=== TASK REQUIREMENTS ===
Give back the exact lines spanning from the line with "slope_height = BEVEL_TOP" to the line with "frame = import_model()", with both of those lines included and no others.

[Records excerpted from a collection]
# # #

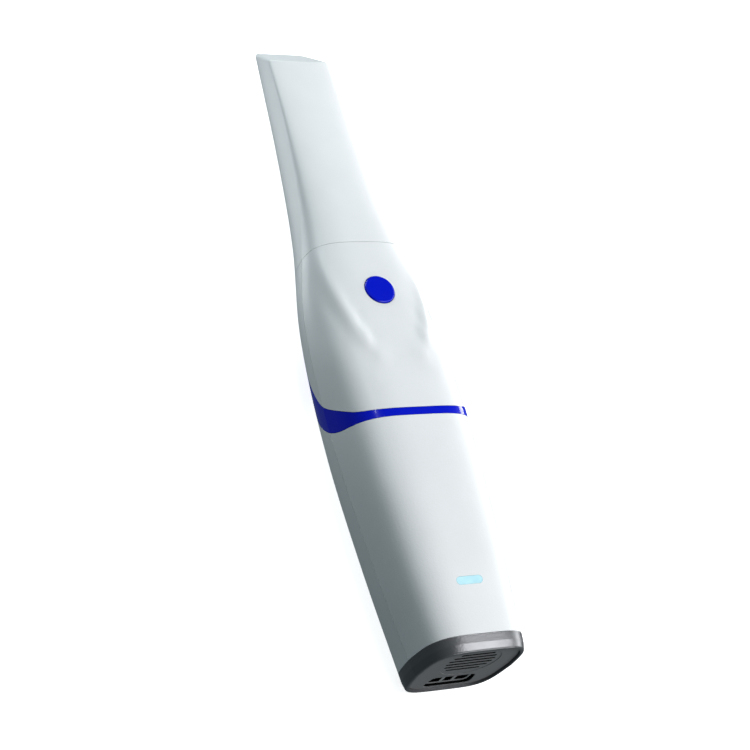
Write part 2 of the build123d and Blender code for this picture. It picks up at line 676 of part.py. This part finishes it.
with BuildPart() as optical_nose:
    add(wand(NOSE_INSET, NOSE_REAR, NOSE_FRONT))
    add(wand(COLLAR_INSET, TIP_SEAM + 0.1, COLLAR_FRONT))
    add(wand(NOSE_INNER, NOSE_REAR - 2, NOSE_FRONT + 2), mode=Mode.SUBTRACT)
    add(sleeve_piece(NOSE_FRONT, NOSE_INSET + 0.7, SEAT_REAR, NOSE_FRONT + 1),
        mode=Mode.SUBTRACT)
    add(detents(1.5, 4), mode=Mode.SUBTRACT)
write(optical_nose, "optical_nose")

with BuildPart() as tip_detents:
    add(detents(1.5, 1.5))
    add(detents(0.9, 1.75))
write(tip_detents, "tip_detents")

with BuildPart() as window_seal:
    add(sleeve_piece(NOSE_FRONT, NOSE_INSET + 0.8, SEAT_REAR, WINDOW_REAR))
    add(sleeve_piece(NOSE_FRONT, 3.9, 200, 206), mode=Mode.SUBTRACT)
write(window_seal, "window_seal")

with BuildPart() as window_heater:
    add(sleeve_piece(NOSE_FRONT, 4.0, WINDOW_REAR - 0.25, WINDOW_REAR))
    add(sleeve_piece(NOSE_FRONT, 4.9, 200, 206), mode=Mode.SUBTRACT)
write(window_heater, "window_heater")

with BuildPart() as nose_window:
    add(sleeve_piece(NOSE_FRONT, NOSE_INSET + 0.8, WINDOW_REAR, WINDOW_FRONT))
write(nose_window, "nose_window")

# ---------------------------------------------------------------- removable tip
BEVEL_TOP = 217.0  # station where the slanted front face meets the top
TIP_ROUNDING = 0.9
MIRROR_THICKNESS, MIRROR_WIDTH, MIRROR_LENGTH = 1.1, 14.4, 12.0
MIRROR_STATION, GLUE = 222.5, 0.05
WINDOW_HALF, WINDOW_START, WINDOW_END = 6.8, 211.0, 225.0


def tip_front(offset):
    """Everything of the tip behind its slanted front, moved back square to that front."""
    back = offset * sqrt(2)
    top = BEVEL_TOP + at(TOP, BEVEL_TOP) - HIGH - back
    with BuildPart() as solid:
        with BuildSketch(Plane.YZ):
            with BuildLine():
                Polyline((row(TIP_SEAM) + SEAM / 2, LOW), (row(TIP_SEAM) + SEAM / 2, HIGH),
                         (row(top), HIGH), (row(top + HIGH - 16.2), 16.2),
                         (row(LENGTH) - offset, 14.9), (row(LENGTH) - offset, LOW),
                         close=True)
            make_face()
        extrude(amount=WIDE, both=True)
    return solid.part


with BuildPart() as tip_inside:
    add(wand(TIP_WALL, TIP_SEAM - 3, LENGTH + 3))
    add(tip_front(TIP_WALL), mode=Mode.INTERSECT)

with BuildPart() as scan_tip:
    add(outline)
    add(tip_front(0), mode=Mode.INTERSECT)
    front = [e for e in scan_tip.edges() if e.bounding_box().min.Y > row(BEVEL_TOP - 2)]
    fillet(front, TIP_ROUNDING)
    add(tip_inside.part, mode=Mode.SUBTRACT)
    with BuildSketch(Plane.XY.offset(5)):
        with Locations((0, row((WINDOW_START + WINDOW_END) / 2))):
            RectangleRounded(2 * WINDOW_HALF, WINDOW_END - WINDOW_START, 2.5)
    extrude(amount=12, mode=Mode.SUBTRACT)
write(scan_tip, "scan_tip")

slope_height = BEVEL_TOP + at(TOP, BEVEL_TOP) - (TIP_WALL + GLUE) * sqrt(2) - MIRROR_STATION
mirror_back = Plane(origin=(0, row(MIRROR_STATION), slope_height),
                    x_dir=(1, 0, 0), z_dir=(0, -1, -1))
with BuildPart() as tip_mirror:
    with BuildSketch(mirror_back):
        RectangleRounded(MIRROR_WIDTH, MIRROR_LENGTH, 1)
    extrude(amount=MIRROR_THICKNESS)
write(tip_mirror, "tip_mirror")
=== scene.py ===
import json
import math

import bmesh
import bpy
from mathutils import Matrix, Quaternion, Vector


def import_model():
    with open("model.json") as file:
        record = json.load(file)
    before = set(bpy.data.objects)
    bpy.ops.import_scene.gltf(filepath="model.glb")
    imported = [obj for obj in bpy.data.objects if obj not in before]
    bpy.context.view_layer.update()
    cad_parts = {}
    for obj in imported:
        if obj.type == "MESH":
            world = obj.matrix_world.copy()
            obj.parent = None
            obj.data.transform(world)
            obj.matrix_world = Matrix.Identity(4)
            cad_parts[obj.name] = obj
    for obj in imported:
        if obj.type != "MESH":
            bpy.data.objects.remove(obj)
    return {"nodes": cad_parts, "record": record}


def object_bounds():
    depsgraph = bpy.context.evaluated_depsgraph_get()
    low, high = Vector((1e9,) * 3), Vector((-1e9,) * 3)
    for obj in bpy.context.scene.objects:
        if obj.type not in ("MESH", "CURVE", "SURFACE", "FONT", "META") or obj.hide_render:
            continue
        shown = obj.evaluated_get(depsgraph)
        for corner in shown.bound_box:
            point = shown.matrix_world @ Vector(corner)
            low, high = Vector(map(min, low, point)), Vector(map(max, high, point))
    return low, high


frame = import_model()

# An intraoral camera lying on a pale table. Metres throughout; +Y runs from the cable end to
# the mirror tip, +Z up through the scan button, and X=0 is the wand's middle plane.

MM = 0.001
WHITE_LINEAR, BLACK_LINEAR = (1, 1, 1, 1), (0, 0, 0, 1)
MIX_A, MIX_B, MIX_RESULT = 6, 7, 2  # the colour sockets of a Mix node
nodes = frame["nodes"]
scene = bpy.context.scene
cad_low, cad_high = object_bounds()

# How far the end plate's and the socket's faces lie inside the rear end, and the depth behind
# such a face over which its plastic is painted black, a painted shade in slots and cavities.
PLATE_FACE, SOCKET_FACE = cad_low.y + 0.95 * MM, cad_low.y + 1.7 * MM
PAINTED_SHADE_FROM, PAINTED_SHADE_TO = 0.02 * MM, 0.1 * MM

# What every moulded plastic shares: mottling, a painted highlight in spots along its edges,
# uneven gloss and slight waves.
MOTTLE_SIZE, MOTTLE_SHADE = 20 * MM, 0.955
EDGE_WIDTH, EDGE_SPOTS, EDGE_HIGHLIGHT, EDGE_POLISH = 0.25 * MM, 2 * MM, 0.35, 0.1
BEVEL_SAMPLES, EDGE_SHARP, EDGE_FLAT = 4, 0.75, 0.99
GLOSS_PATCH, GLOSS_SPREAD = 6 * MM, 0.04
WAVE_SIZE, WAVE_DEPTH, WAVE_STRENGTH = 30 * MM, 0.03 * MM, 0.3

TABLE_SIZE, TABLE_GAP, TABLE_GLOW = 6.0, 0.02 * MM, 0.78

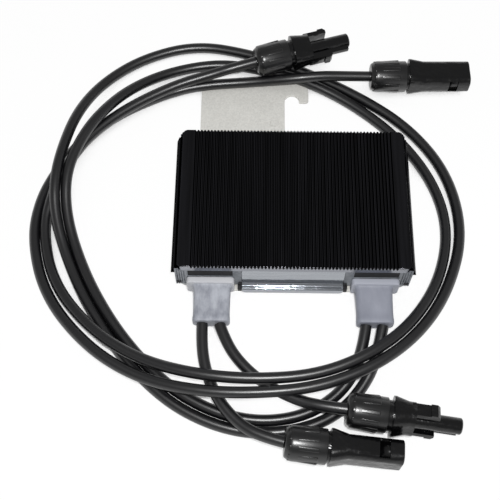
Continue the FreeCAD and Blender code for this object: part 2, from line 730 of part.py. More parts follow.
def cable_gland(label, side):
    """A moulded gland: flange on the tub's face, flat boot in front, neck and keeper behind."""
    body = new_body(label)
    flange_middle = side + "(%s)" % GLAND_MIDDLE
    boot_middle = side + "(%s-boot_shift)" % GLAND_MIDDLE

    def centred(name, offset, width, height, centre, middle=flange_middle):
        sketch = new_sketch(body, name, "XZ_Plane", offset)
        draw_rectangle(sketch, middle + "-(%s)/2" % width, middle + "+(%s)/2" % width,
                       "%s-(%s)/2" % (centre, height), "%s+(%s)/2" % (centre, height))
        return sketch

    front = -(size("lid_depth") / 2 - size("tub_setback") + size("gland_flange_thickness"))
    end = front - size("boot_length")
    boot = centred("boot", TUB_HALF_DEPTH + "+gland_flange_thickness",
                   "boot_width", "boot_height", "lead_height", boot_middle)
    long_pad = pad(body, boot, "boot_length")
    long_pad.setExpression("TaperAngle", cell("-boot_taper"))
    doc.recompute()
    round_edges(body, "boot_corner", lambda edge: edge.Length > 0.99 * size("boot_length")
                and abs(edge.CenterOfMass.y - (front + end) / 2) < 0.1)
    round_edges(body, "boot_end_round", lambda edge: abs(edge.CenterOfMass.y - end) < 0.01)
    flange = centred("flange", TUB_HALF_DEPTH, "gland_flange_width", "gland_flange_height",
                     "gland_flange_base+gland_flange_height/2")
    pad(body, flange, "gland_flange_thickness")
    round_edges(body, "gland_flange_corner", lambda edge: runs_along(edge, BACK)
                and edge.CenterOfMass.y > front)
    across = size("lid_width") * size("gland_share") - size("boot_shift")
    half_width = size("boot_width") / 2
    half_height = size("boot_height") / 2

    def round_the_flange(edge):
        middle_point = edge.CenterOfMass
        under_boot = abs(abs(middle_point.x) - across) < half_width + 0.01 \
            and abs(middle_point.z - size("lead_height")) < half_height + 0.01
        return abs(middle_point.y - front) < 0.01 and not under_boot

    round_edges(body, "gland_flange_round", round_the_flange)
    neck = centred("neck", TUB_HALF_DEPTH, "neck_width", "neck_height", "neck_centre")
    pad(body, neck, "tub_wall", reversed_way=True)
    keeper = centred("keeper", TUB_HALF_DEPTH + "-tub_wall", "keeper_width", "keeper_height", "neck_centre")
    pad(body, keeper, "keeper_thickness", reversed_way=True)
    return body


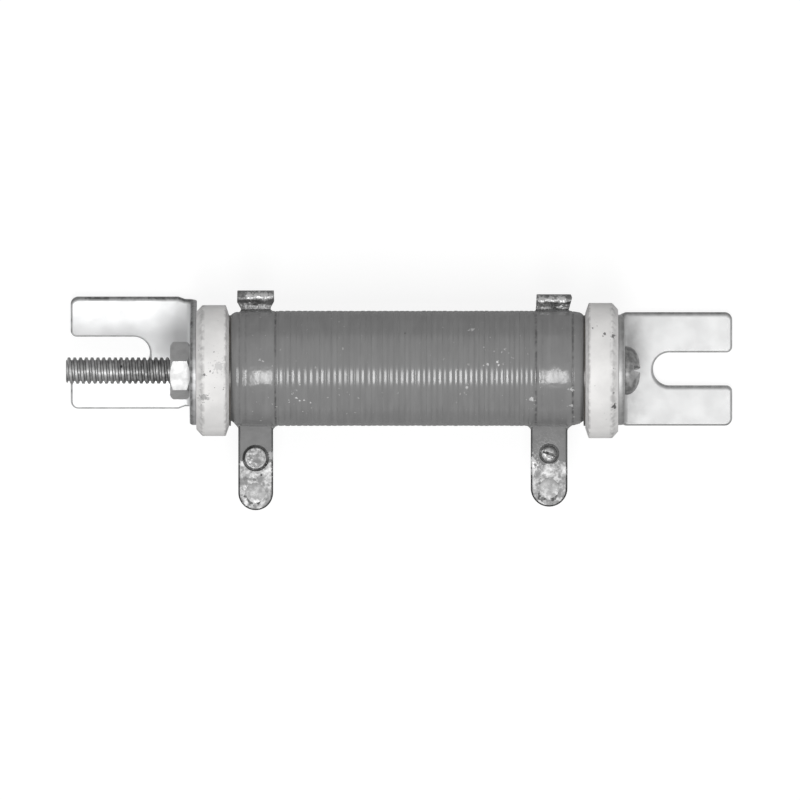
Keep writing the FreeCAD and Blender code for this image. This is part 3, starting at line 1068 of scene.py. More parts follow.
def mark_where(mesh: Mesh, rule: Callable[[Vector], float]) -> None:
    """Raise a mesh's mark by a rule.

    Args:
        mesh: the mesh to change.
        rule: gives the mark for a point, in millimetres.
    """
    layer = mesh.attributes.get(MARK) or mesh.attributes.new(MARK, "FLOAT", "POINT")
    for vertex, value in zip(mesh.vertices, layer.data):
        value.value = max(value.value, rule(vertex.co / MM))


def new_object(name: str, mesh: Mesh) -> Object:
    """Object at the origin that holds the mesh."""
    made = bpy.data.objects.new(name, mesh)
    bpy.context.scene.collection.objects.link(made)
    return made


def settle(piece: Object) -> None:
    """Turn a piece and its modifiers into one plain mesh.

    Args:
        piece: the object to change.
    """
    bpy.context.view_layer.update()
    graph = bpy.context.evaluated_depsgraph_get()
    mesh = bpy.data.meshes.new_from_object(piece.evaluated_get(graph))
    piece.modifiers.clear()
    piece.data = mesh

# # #

=== EXERCISE OUTPUT ===
slope_height = BEVEL_TOP + at(TOP, BEVEL_TOP) - (TIP_WALL + GLUE) * sqrt(2) - MIRROR_STATION
mirror_back = Plane(origin=(0, row(MIRROR_STATION), slope_height),
                    x_dir=(1, 0, 0), z_dir=(0, -1, -1))
with BuildPart() as tip_mirror:
    with BuildSketch(mirror_back):
        RectangleRounded(MIRROR_WIDTH, MIRROR_LENGTH, 1)
    extrude(amount=MIRROR_THICKNESS)
write(tip_mirror, "tip_mirror")
=== scene.py ===
import json
import math

import bmesh
import bpy
from mathutils import Matrix, Quaternion, Vector


def import_model():
    with open("model.json") as file:
        record = json.load(file)
    before = set(bpy.data.objects)
    bpy.ops.import_scene.gltf(filepath="model.glb")
    imported = [obj for obj in bpy.data.objects if obj not in before]
    bpy.context.view_layer.update()
    cad_parts = {}
    for obj in imported:
        if obj.type == "MESH":
            world = obj.matrix_world.copy()
            obj.parent = None
            obj.data.transform(world)
            obj.matrix_world = Matrix.Identity(4)
            cad_parts[obj.name] = obj
    for obj in imported:
        if obj.type != "MESH":
            bpy.data.objects.remove(obj)
    return {"nodes": cad_parts, "record": record}


def object_bounds():
    depsgraph = bpy.context.evaluated_depsgraph_get()
    low, high = Vector((1e9,) * 3), Vector((-1e9,) * 3)
    for obj in bpy.context.scene.objects:
        if obj.type not in ("MESH", "CURVE", "SURFACE", "FONT", "META") or obj.hide_render:
            continue
        shown = obj.evaluated_get(depsgraph)
        for corner in shown.bound_box:
            point = shown.matrix_world @ Vector(corner)
            low, high = Vector(map(min, low, point)), Vector(map(max, high, point))
    return low, high


frame = import_model()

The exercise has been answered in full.